Workplace Safety Compliance

Designing Defensible Lone Worker Check-In Systems

Learn how structured lone worker check-in systems create time-stamped escalation, operational visibility, and defensible documentation under regulation.


A missed check-in is not an administrative inconvenience. It's a liability event.

When an incident involves a lone worker, the question regulators and legal teams ask is not whether a policy existed, it's whether the organization acted within a defined timeframe, followed a structured escalation process, and can prove it with documented records.

For leaders managing distributed teams, check-ins are not simply safety habits. They are operational control mechanisms that define response windows and trigger measurable action.

The Real Function of a Check-In

In a modern lone worker safety system, a check-in is a structured control event. It establishes a reporting interval, creates a documented status confirmation, and activates automated escalation if that confirmation does not occur.

Each completed check-in verifies worker status within a defined timeframe. Each missed check-in initiates a pre-configured response sequence. This removes uncertainty and reduces reliance on manual follow-up.

When properly designed, a check-in framework creates:

  • Time-stamped confirmation of worker status
  • Automated escalation workflows
  • Real-time operational visibility
  • Documented proof of response activity

Without these elements, check-ins become informal routines rather than enforceable controls.

What Happens Minute by Minute When a Check-In Is Missed

Effective systems define escalation clearly. Response timing should never depend on individual interpretation.

Here is an example of what a structured model may look like:

Minute 0 – The check-in window closes. The system records a missed check-in event and an automated reminder is sent to the worker.

Minute 1 - The supervisor is sent an automated message letting them know that a check-in has been missed and has not been cancelled.

Minute 3 – If still no response occurs, an alert is delivered to a supervisor or safety lead through a centralized dashboard.

Minute 7 – Escalation advances to a secondary contact or designated response authority.

Minute 10 and beyond – External monitoring or emergency response protocols are activated according to policy.

Each step is logged, each alert is time-stamped, and each escalation action is documented.

In the event of regulatory review or internal investigation, the organization can demonstrate precisely when the signal was missed and how quickly intervention began.

Check-Ins at Scale: Where Manual Processes Break Down

Manual check-in systems often function adequately in small teams. At scale, they introduce risk.

Utilities, healthcare networks, corrections departments, and field service organizations operate across regions, time zones, and varying connectivity environments. Supervisors cannot reliably manage call logs, spreadsheets, or informal messaging across hundreds of workers without delay or inconsistency.

In regulated environments, inconsistent response timing creates exposure. Not because individuals fail, but because manual systems lack structural enforcement.

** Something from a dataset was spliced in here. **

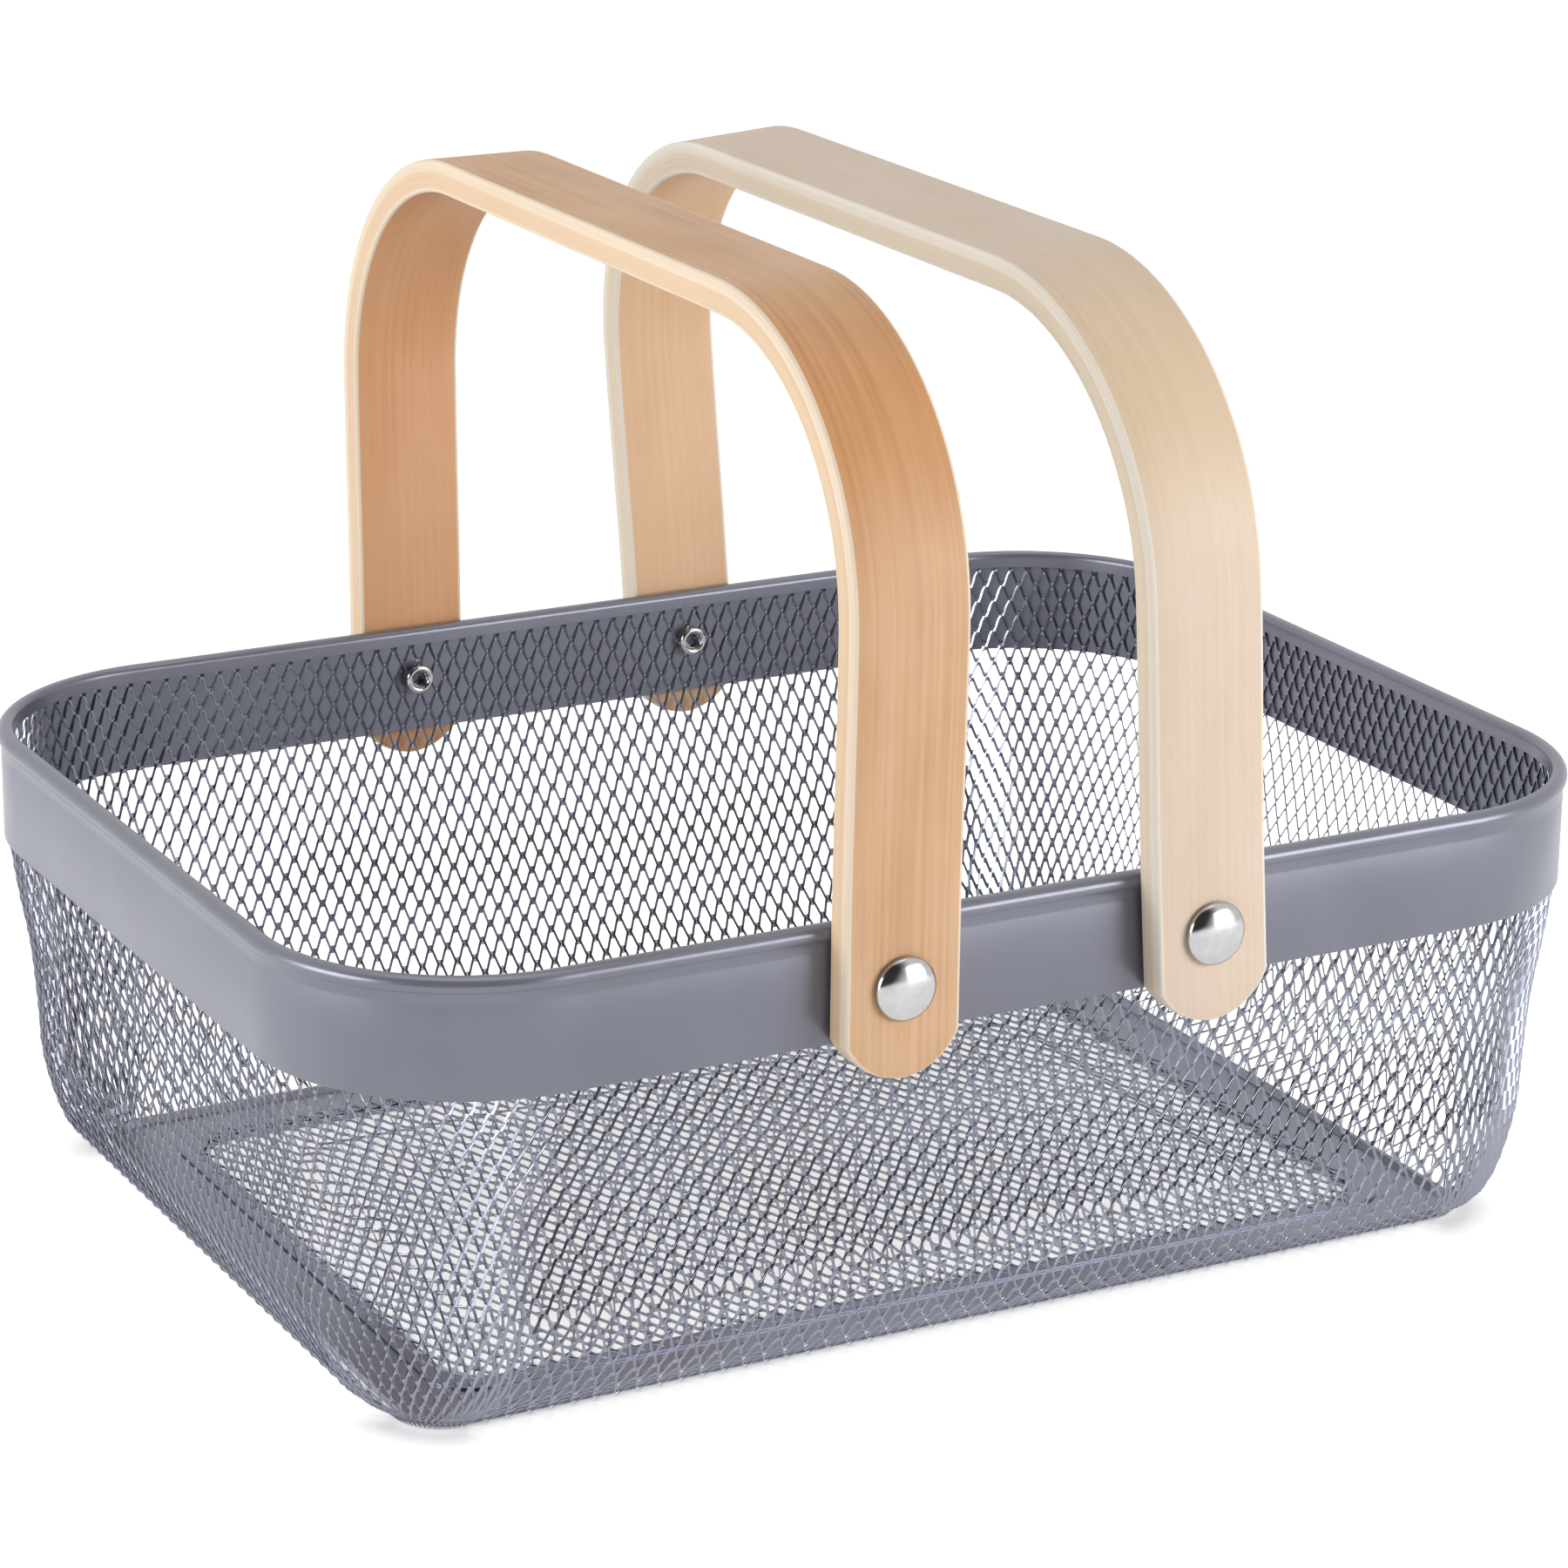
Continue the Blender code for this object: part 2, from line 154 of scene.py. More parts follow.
# The rivets
head_radius = 0.0066
head_rise = 0.0030
head_edge = 0.0004
head_edge_point = (1 / 3, 0.7)
shank_radius = 0.0024
tube_bore_radius = 0.0016
tube_bore_depth = 0.0050
clench_radius = 0.0034
clench_height = 0.0016
clench_end_degrees = -170
dome_steps = 14
clench_steps = 12
rivet_segments = 48
rivet_smooth_degrees = 35

# Each noise: its scale, its detail and the stretch of its coordinates
even = (1, 1, 1)
paint_clouds = (38, 3, even)
paint_haze = (160, 3, even)
paint_peel = (900, 1, even)
wood_streaks = (1, 4, (7, 760, 1))
wood_clouds = (1, 2, (24, 60, 1))
wood_pores = (1, 2, (170, 2600, 1))
chrome_haze = (500, 3, even)

# A mix node's sockets by number: the base, what is mixed in, and the result
mix_sockets = {"FLOAT": (2, 3, 0), "RGBA": (6, 7, 2)}

# White, for a tint that changes nothing and for the studio
white = (1, 1, 1)

# Paint: colour, share of metal, roughness and index of refraction
mesh_paint_finish = ((0.275, 0.287, 0.346), 0.95, 0.22, 1.5)
band_paint_finish = ((0.180, 0.186, 0.232), 0.34, 0.30, 1.6)
paint_cloud_stops = (0.35, 0.65)
paint_cloud_spread = 0.05
paint_haze_spread = 0.02
paint_peel_strength = 0.02
paint_peel_depth = 0.0001

# Wood: each surface's pale, middle and dark tone, in the order of the strap's surfaces below
tan_woods = (
    ("tan_face", (0.79, 0.525, 0.33), (0.69, 0.42, 0.235), (0.56, 0.30, 0.15)),
    ("tan_pale_ply", (0.84, 0.70, 0.54), (0.81, 0.66, 0.50), (0.76, 0.60, 0.44)),
    ("tan_inner_ply", (0.78, 0.59, 0.40), (0.75, 0.55, 0.36), (0.70, 0.48, 0.30)),
    ("tan_edge", (0.85, 0.72, 0.57), (0.82, 0.69, 0.53), (0.78, 0.63, 0.47)),
    # Painted shade and bounce light: the inner face gets a deeper orange than the outer face, on top of
    # the wood's own tones
    ("tan_inner_face_painted_shade", (0.78, 0.44, 0.23), (0.74, 0.39, 0.19), (0.67, 0.33, 0.15)),
)
pale_woods = (
    ("pale_face", (0.79, 0.65, 0.52), (0.75, 0.60, 0.47), (0.70, 0.55, 0.41)),
    ("pale_outer_ply", (0.88, 0.81, 0.71), (0.85, 0.77, 0.66), (0.80, 0.71, 0.59)),
    ("pale_inner_ply", (0.84, 0.73, 0.58), (0.81, 0.69, 0.53), (0.75, 0.62, 0.46)),
    ("pale_edge", (0.88, 0.82, 0.73), (0.86, 0.79, 0.69), (0.81, 0.73, 0.62)),
    # Painted shade and bounce light: the inner face gets a deeper orange than the outer face, on top of
    # the wood's own tones
    ("pale_inner_face_painted_shade", (0.84, 0.57, 0.35), (0.80, 0.52, 0.31), (0.74, 0.46, 0.26)),
)
outer_face, outer_ply, inner_ply, rounded_edge, inner_face = range(5)
# Painted shade on the outer face: these tints darken and brown it halfway round each bend, where it
# faces between up and out
tan_bend_shade_tint = (0.91, 0.73, 0.52)
pale_bend_shade_tint = (0.99, 0.93, 0.82)
face_streak_share = 0.5
ply_streak_share = 0.7
wood_tone_stops = (0.30, 0.50, 0.72)
pore_tint = (0.86, 0.80, 0.74)
pore_stops = (0.30, 0.42)
pore_share = 0.3
pore_strength = 0.12
pore_depth = 0.00015
wood_roughness = (0.42, 0.58)

# Chrome
chrome_tones = ((0.46, 0.455, 0.46), (0.52, 0.515, 0.52))
chrome_tone_stops = (0.3, 0.7)
chrome_roughness = (0.12, 0.18)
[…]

Delayed outreach, undocumented escalation, or unclear ownership of response responsibilities are weaknesses that become visible during audits, investigations, and litigation.

Structured digital systems replace ambiguity with defined response intervals and centralized oversight. Leaders gain real-time visibility into worker status across sites, ensuring missed signals trigger documented action.

Defensibility Under Regulatory Scrutiny

After a serious incident, documentation becomes critical. Investigators typically examine:

  • Whether a check-in was required
  • Whether it was completed or missed
  • When escalation began
  • Who was notified
  • How quickly action was taken

Organizations relying on informal logs or memory struggle to provide consistent answers.

Modern check-in platforms generate:

  • Automatic time stamps
  • Escalation records
  • Alert delivery logs
  • Dashboard activity history
  • Policy enforcement documentation

These records do not eliminate risk. They demonstrate structured oversight and measurable response effort. In compliance-driven industries, that distinction is significant.

From Administrative Task to Operational Control

Traditional check-ins often relied on calls, texts, or radio confirmation. While functional, these methods depend heavily on individual consistency and manual coordination.

Modern systems integrate scheduled check-ins, automated reminders, escalation logic, and centralized dashboards. Supervisors gain consistent oversight without relying on fragmented communication.

When embedded correctly, a check-in becomes:

  • A defined control point
  • A measurable response trigger
  • A documented compliance mechanism
  • A visible indicator of operational risk

The system enforces follow-up automatically rather than relying on discretionary judgment.

The Standard for a Defensible System

Designing a defensible lone worker check-in system requires more than a written policy. It requires enforceable response windows, automated escalation, centralized visibility, and documented records of action.

If a missed check-in results in uncertainty, delayed outreach, or incomplete documentation, the exposure is operational rather than theoretical.

Modern lone worker safety programs treat check-ins as structured control events within a broader risk management framework. For organizations operating at scale across Canada and the United States, that structural distinction determines whether a program merely exists on paper or functions as a defensible safety infrastructure.